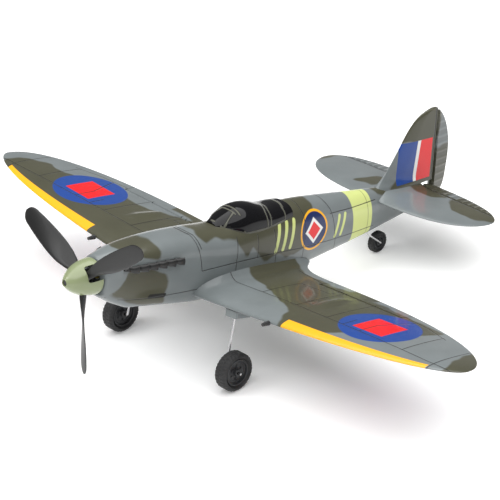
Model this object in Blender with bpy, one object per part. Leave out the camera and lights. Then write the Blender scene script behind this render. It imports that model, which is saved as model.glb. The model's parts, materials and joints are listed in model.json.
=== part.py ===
"""Foam remote-control warbird, 400 mm span, standing on its three wheels.

Shapes are written in millimetres in the airframe's own frame: x to port, y aft from the spinner's
tip, z up from the thrust line. An empty turns that frame nose-up until all three wheels stand on z = 0.
"""

import math

import bmesh
import bpy
from mathutils import Matrix, Vector

MM = 0.001
GAP = 0.3

# Airframe
SPAN = 398.0
HALF_SPAN = SPAN / 2
NOSE_Y = 21.8
TAIL_Y = 303.0
DIHEDRAL = math.radians(4.8)
WING_TIP_Y = 118.0
WING_FORWARD = 30.5
WING_AFT = 49.6
WING_ROOT_Z = -23.6
WING_INCIDENCE = math.radians(0.9)
WING_THICK = 0.098
SADDLE_HALF = 26.0
RUDDER_HINGE_Y = 304.0
ELEVATOR_HINGE_Y = 292.4
STAB_HALF = 71.5
STAB_TIP_Y = 281.7
ELEVATOR_IN = 3.6
ELEVATOR_OUT = 62.5
STAB_Z = 0.0
ELEVATOR_HINGE_Z = STAB_Z - 1.6

# Lines of the fuselage: (y, value)
TOP_LINE = [(21.8, 11.4), (30, 13.1), (42, 14.3), (58, 14.9), (75, 14.6), (95, 13.4), (112, 12.2),
            (150, 14.2), (172, 14.6), (187, 13.8), (205, 11.9), (230, 9.0), (255, 6.4), (280, 4.6),
            (303, 3.4)]
BELLY_LINE = [(21.8, -11.6), (29, -16.2), (36, -19.6), (42, -22.0), (86, -29.2), (105, -30.8),
              (135, -31.4), (165, -30.0), (190, -27.0), (215, -24.2), (240, -21.3), (265, -17.6),
              (285, -14.4), (303, -11.2)]
HALF_WIDTH = [(21.8, 11.4), (30, 12.8), (45, 14.4), (62, 15.4), (85, 16.3), (115, 16.9), (145, 16.5),
              (170, 15.2), (195, 13.2), (225, 10.4), (255, 7.2), (280, 4.8), (303, 2.8)]
WIDEST_Z = [(21.8, 0.0), (60, -3.0), (100, -6.0), (150, -7.0), (200, -6.5), (303, -4.5)]
UPPER_POWER = [(21.8, 2.0), (45, 2.6), (90, 2.6), (120, 2.3), (200, 2.1), (303, 2.0)]
KEEL_FLAT = [(21.8, 0.5), (42, 6.0), (86, 6.0), (150, 5.0), (230, 2.5), (303, 0.8)]
LOWER_POWER = 2.3
BAY_SPAN = (42.0, 86.0)
SLOT_ROOM = 0.5
TUNNEL_R = 1.3
STATIONS = [21.8, 25, 29, 35, 42, 58, 72, 86, 98, 110, 122, 136, 150, 162, 174, 187, 200, 215, 230, 245,
            260, 275, 290, 303]

# Undercarriage
MAIN_WHEEL_R = 11.8
MAIN_WHEEL_WIDTH = 9.0
MAIN_WHEEL_AT = Vector((50.0, 89.9, -57.6))
TAIL_WHEEL_R = 7.0
TAIL_WHEEL_WIDTH = 4.6
TAIL_WHEEL_AT = Vector((0.0, 259.9, -31.2))
TAIL_LEG_X = TAIL_WHEEL_WIDTH / 2 + 1.3
WHEEL_SIDES = 24
WIRE_R = 0.75
TAIL_WIRE_R = 0.6
AXLE_GAP = 0.4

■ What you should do
Extract the listing in its entirety and repeat it exactly.

■ Reply to the exercise
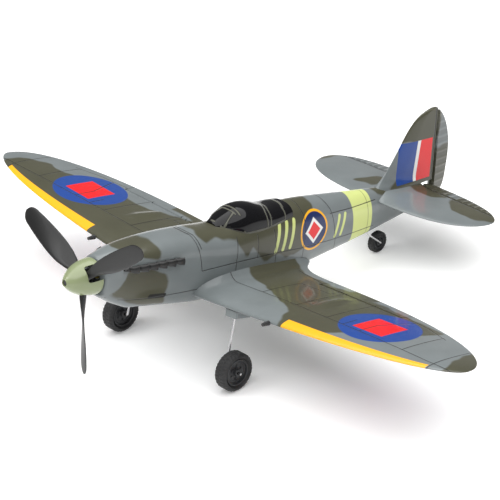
Model this object in Blender with bpy, one object per part. Leave out the camera and lights. Then write the Blender scene script behind this render. It imports that model, which is saved as model.glb. The model's parts, materials and joints are listed in model.json.
=== part.py ===
"""Foam remote-control warbird, 400 mm span, standing on its three wheels.

Shapes are written in millimetres in the airframe's own frame: x to port, y aft from the spinner's
tip, z up from the thrust line. An empty turns that frame nose-up until all three wheels stand on z = 0.
"""

import math

import bmesh
import bpy
from mathutils import Matrix, Vector

MM = 0.001
GAP = 0.3

# Airframe
SPAN = 398.0
HALF_SPAN = SPAN / 2
NOSE_Y = 21.8
TAIL_Y = 303.0
DIHEDRAL = math.radians(4.8)
WING_TIP_Y = 118.0
WING_FORWARD = 30.5
WING_AFT = 49.6
WING_ROOT_Z = -23.6
WING_INCIDENCE = math.radians(0.9)
WING_THICK = 0.098
SADDLE_HALF = 26.0
RUDDER_HINGE_Y = 304.0
ELEVATOR_HINGE_Y = 292.4
STAB_HALF = 71.5
STAB_TIP_Y = 281.7
ELEVATOR_IN = 3.6
ELEVATOR_OUT = 62.5
STAB_Z = 0.0
ELEVATOR_HINGE_Z = STAB_Z - 1.6

# Lines of the fuselage: (y, value)
TOP_LINE = [(21.8, 11.4), (30, 13.1), (42, 14.3), (58, 14.9), (75, 14.6), (95, 13.4), (112, 12.2),
            (150, 14.2), (172, 14.6), (187, 13.8), (205, 11.9), (230, 9.0), (255, 6.4), (280, 4.6),
            (303, 3.4)]
BELLY_LINE = [(21.8, -11.6), (29, -16.2), (36, -19.6), (42, -22.0), (86, -29.2), (105, -30.8),
              (135, -31.4), (165, -30.0), (190, -27.0), (215, -24.2), (240, -21.3), (265, -17.6),
              (285, -14.4), (303, -11.2)]
HALF_WIDTH = [(21.8, 11.4), (30, 12.8), (45, 14.4), (62, 15.4), (85, 16.3), (115, 16.9), (145, 16.5),
              (170, 15.2), (195, 13.2), (225, 10.4), (255, 7.2), (280, 4.8), (303, 2.8)]
WIDEST_Z = [(21.8, 0.0), (60, -3.0), (100, -6.0), (150, -7.0), (200, -6.5), (303, -4.5)]
UPPER_POWER = [(21.8, 2.0), (45, 2.6), (90, 2.6), (120, 2.3), (200, 2.1), (303, 2.0)]
KEEL_FLAT = [(21.8, 0.5), (42, 6.0), (86, 6.0), (150, 5.0), (230, 2.5), (303, 0.8)]
LOWER_POWER = 2.3
BAY_SPAN = (42.0, 86.0)
SLOT_ROOM = 0.5
TUNNEL_R = 1.3
STATIONS = [21.8, 25, 29, 35, 42, 58, 72, 86, 98, 110, 122, 136, 150, 162, 174, 187, 200, 215, 230, 245,
            260, 275, 290, 303]

# Undercarriage
MAIN_WHEEL_R = 11.8
MAIN_WHEEL_WIDTH = 9.0
MAIN_WHEEL_AT = Vector((50.0, 89.9, -57.6))
TAIL_WHEEL_R = 7.0
TAIL_WHEEL_WIDTH = 4.6
TAIL_WHEEL_AT = Vector((0.0, 259.9, -31.2))
TAIL_LEG_X = TAIL_WHEEL_WIDTH / 2 + 1.3
WHEEL_SIDES = 24
WIRE_R = 0.75
TAIL_WIRE_R = 0.6
AXLE_GAP = 0.4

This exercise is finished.